Inference is not detection
A seismic survey returns the shape of the subsurface: layers, folds, faults, traps. What it cannot tell you is what fills those structures. Whether a promising trap holds oil, gas, water or nothing at all is read indirectly — from amplitudes, velocities and the geologist's experience.
That gap between structure and content is where dry holes are born. A perfect-looking structure can be empty, and a subtle one can be full.
Reading the molecular signature
Nuclear Magnetic Resonance responds to specific atomic nuclei. Every element of interest has its own resonance frequency, so when we tune to it, we are no longer interpreting a shape — we are detecting the substance directly, at depth.

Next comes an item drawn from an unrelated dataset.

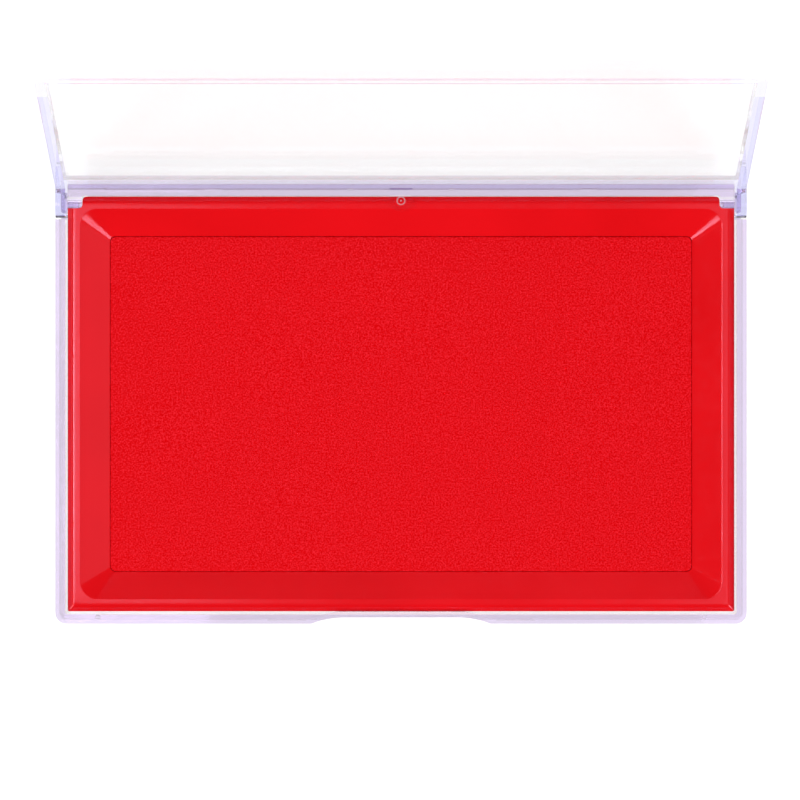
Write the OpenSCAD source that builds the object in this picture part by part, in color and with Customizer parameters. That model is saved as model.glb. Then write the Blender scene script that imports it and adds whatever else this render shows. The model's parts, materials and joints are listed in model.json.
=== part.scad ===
// Desk ink pad: a clear hinged case that holds a red tray with an inked cloth pad.
// The lid turns on two moulded pins at the rear and is drawn open, against its stop.
// Origin: centre of the underside. X to the right, Y to the hinge, Z up. Millimetres.

/* [Case] */
// Width of the case over its belt
case_w = 140; // [138:0.5:150]
// Depth of the case over its belt
case_d = 89; // [88:0.5:96]
// Height of the bottom half, up to its rim
base_h = 12.2; // [12:0.1:14]
// Thickness of the case floor
floor_t = 1.5; // [1.2:0.1:1.6]
// Thickness of the case walls
wall_t = 1.2; // [1:0.05:1.3]
// How far the belt stands out from the walls
belt_w = 0.8; // [0.6:0.05:0.9]
// Corner radius of the belt and of the lid
corner_r = 2.2; // [1.6:0.1:3]

/* [Lid] */
// Thickness of the lid's flat plate
lid_t = 1.4; // [1.2:0.1:1.6]
// Depth of the lid's side walls below the plate
lid_skirt = 2.2; // [2:0.1:2.6]
// Width of the lid's free edge
lid_edge_w = 2.15; // [1.6:0.05:2.2]
// Angle the lid stands open from closed
lid_open = 103; // [0:1:103]

/* [Hinge] */
// Distance from the rear edge of the lid to the hinge axis
hinge_inset = 4.2; // [4.1:0.1:4.3]
// Distance from the rim down to the hinge axis
hinge_drop = 2.6; // [2.5:0.1:2.7]
// Radius of the lid's hinge ears
ear_r = 2.6; // [2.2:0.1:2.6]
// Radius of the hinge pins
pin_r = 0.95; // [0.7:0.05:1]
// Radial running clearance of the pins
pin_clear = 0.08; // [0.04:0.01:0.1]

/* [Tray] */
// Width of the flat rim and its chamfer together
tray_rim = 2.5; // [2:0.1:2.8]
// Width of the chamfer round the outside of the rim
tray_chamfer = 1.2; // [0.8:0.1:1.4]
// Corner radius of the recess at the rim
recess_r = 3.6; // [2:0.1:5]
// Depth of the recess, from the rim to the mouth of the well
recess_depth = 3.1; // [2:0.1:3.4]
// Wall thickness of the tray
tray_t = 1.2; // [1:0.05:1.3]

/* [Pad] */
// Width of the inked cloth
pad_w = 118; // [100:0.5:119]
// Depth of the inked cloth
pad_d = 68; // [50:0.5:69]
// How far the cloth stands above the mouth of the well
pad_proud = 0.3; // [0:0.05:0.5]
// Thickness of the cloth
cloth_t = 0.4; // [0.3:0.05:0.6]
// Thickness of the sponge under the cloth
sponge_t = 2.5; // [1.5:0.1:3]

/* [Hidden] */
$fn = 48;
overlap = 0.5;           // how far joined shapes run into each other
far = 20;                // how far a cut runs past the part

// Heights
belt_top = base_h - 1;
belt_bottom = belt_top - 1;
lid_edge_z = base_h + 0.2;
plate_z = lid_edge_z + lid_skirt;
tray_z = floor_t + 0.1;
tray_top = base_h - 0.2;
well_mouth_z = tray_top - recess_depth;
well_floor_z = tray_z + tray_t;
pad_top = well_mouth_z + pad_proud;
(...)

If you can read the formula, you no longer have to bet on the geometry.
How the measurement is built
The signal starts from orbit. Multisensor satellite imaging captures the spectral response of the ground; a patented spectral transformation isolates the frequency of the target element; and a laboratory stage amplifies that response under controlled conditions. The result is presence, depth and concentration — not a guess.
What changes for you
- Confirm the presence — or absence — of hydrocarbons before committing capital.
- Discriminate hydrocarbons from water and CO₂, which look alike to structural methods.
- Detect a gas cap ahead of drilling, reducing blowout risk.
- Prioritise where to run seismic and where to drill, instead of surveying everything.
We don't replace seismic or drilling. We tell them where to look first — turning a broad, expensive search into a focused one.